Transform the table from this

| name       | num_firms | total_income |
|------------|------------|---------------|
| Advertising | 58         | 3892.41       |
| Apparel     | 39         | 5422.69       |
| ...         | ...        | ...           |
| Trucking    | 35         | 17324.36      |

To this

| Index | name     | num_firms |
|-------|-----------|------------|
| 1     | Apparel   | 39         |
| 37    | Apparel   | 61         |

In [None]:
# First, by rows
data_frame.loc[data_frame["name"] == "Apparel", :]

# Then, by columns
data_frame.loc[:, ["name", "num_firms"]]

`.loc`

• Filters a DataFrame
• `:` means "all"

# **Write a DataFrame to a CSV File**

1. To load data to a file, we can use the to_csv method. 
2. We'll call this method on a DataFrame, and pass in a file path. 
3. Then, this DataFrame will be stored using the file path we provided. 
4. Like with read_csv, there are a number of other parameters that can be used with the to_csv method to customize how the file is written. 
5. Along with to_csv, other options like to_json, to_excel, and to_sql can be used to load data.

In [None]:
# Write a DataFrame to a .csv file
data_frame.to_csv("cleaned_data.csv")

`.to_csv()`

• Takes a `path`, creates DataFrame from file stored at that `path`

• Can take other parameters to customize the output

Other options, like:

`.to_json()`, `.to_excel()`, `.to_sql()`

# **Running SQL Queries**

1. Sometimes, we'll want to use SQL to transform data in a data warehouse. 
2. To do this, we can write SQL queries using multi-line strings, like this. 
3. Then, we can use a Python client, like SQLAlchemy, or the Snowflake Python Connector, to execute queries. 
4. Here, we use the execute method to run a SQL query and create a new table.

In [None]:
data_warehouse.execute( # Use Python clients or other tools to run SQL queries
    """
    CREATE TABLE total_sales AS
    SELECT
        ds,
        SUM(sales)
    FROM
        raw_sales_data
    GROUP BY ds;
    """
)

• Tools like `.execute()` to run SQL queries

# **Putting it all together!**

1. Putting it all together looks something like this. 
2. We'll start by adding our ETL logic to extract, transform, and load functions. 
3. Here's what a transform function might look like. Then, we'll call each of these functions. 
4. First, we'll extract data from a file using the extract function. 
5. Then, we'll transform this DataFrame to include rows with the name "Apparel". 
6. Finally, we'll load the transformed DataFrame to a file called "cleaned_data.csv". 
7. Throughout the course, this is how almost all of our ETL and ELT pipelines will be written!

In [None]:
# Define extract(), transform(), and load() functions
def transform(data_frame, value):
  return data_frame.loc[data_frame["name"] == value, ["name", "num_firms"]]

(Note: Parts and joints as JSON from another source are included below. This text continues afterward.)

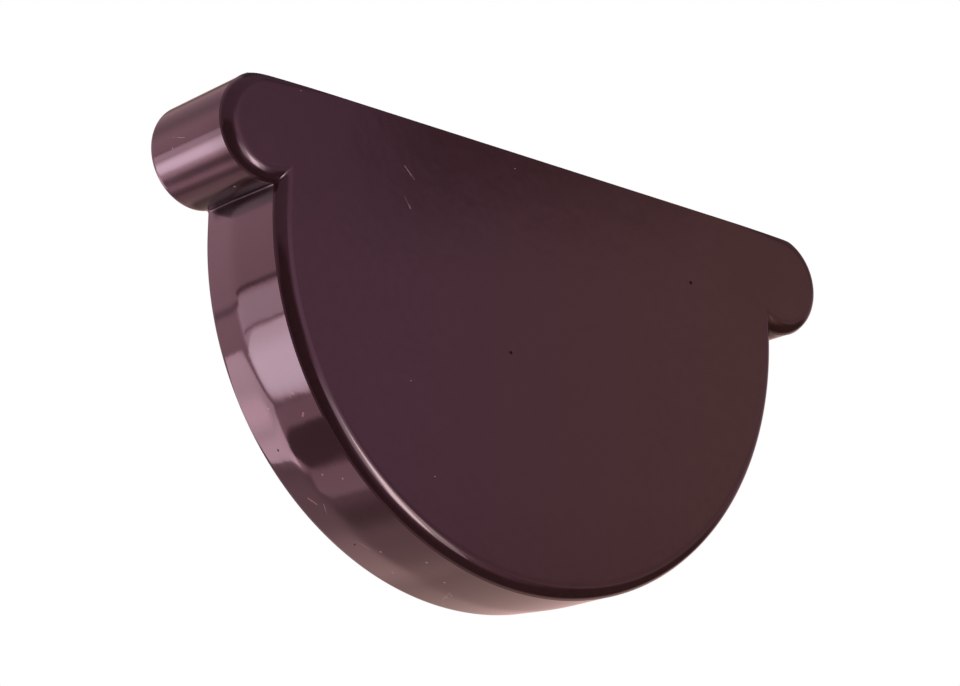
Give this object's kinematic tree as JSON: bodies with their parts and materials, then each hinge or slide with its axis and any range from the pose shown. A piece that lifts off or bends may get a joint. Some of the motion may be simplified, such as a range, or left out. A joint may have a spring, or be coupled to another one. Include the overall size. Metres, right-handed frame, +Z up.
{
  "type": "gutter end cap",
  "caption": "Glossy dark wine-brown moulded end cap for a half-round gutter, with a flat face, a skirt open behind and a round ear at each upper corner.",
  "frame": {"origin": "on the axis of the half-round gutter socket, where the end of the gutter stops against the inner side of the face", "axes": "+X across the gutter, to the right when the face is seen from outside; +Y along the gutter, from the closed face to the open rim; +Z up as fitted"},
  "size_m": [0.159, 0.0254, 0.0909],
  "materials": {
    "end_cap": "dark wine-brown moulded PVC, glossy, with a faint mottle, fine scratches and light specks"
  },
  "bodies": {
    "root": {"end_cap": "end_cap"}
  },
  "joints": []
}
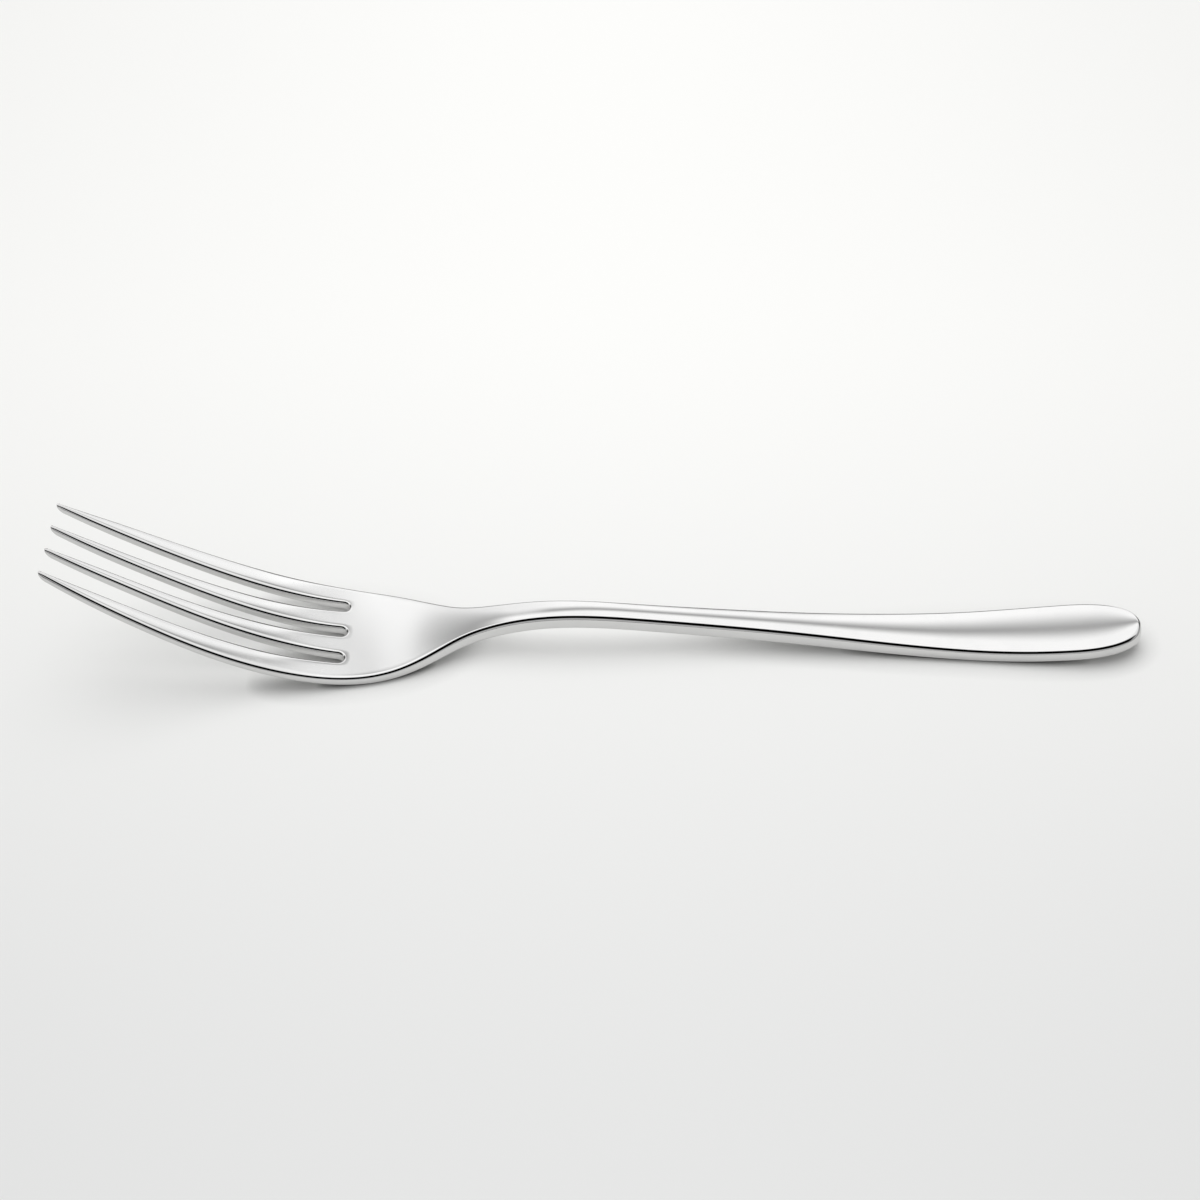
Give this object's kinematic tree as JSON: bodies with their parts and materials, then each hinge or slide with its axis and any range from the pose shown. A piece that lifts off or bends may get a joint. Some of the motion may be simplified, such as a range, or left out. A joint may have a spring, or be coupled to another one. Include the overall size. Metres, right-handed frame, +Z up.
{
  "type": "dinner fork",
  "caption": "Dinner fork with four tapering tines, a flat palm that narrows to a slim arched neck, and a crowned handle that widens to a rounded end.",
  "frame": {"origin": "on the table, under the middle of the fork's length and width, with the fork lying front face up", "axes": "+X towards the end of the handle, -X towards the points, +Y across the fork, +Z up from the table"},
  "size_m": [0.2, 0.0258, 0.0259],
  "materials": {
    "steel": "polished stainless steel with very fine polishing lines"
  },
  "bodies": {
    "root": {"tine_left_outer": "steel", "tine_left_inner": "steel", "tine_right_inner": "steel", "tine_right_outer": "steel", "palm": "steel", "shoulder": "steel", "neck": "steel", "handle": "steel"}
  },
  "joints": []
}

# First, extract data from a .csv
extracted_data = extract(file_name="raw_data.csv")

# Then, transform the 'extracted_data'
transformed_data = transform(data_frame=extracted_data, value="Apparel")

# Finally, load the 'transformed_data'
Load(data_frame=transformed_data, file_name="cleaned_data.csv")

In [None]:
def transform(data_frame, value):
  return data_frame.loc[data_frame["name"] == value, ["name", "num_firms"]]

**Explanation:**

- The transform() function is designed to transform the data passed to it.
- data_frame: This is the input DataFrame that is being transformed.
- value: This is a filter value used to select rows based on the condition applied to the name column.
- data_frame.loc[]: This is a powerful indexing method in pandas that allows for conditional selection of data. Here, it's used to:
  - Filter rows where the name column equals the given value (e.g., "Apparel").
  - Select specific columns ("name" and "num_firms").

**How it works:**

- The data_frame.loc[data_frame["name"] == value] part filters the DataFrame to only include rows where the name column matches the provided value.
- The second argument ["name", "num_firms"] specifies that only the name and num_firms columns should be returned for those filtered rows.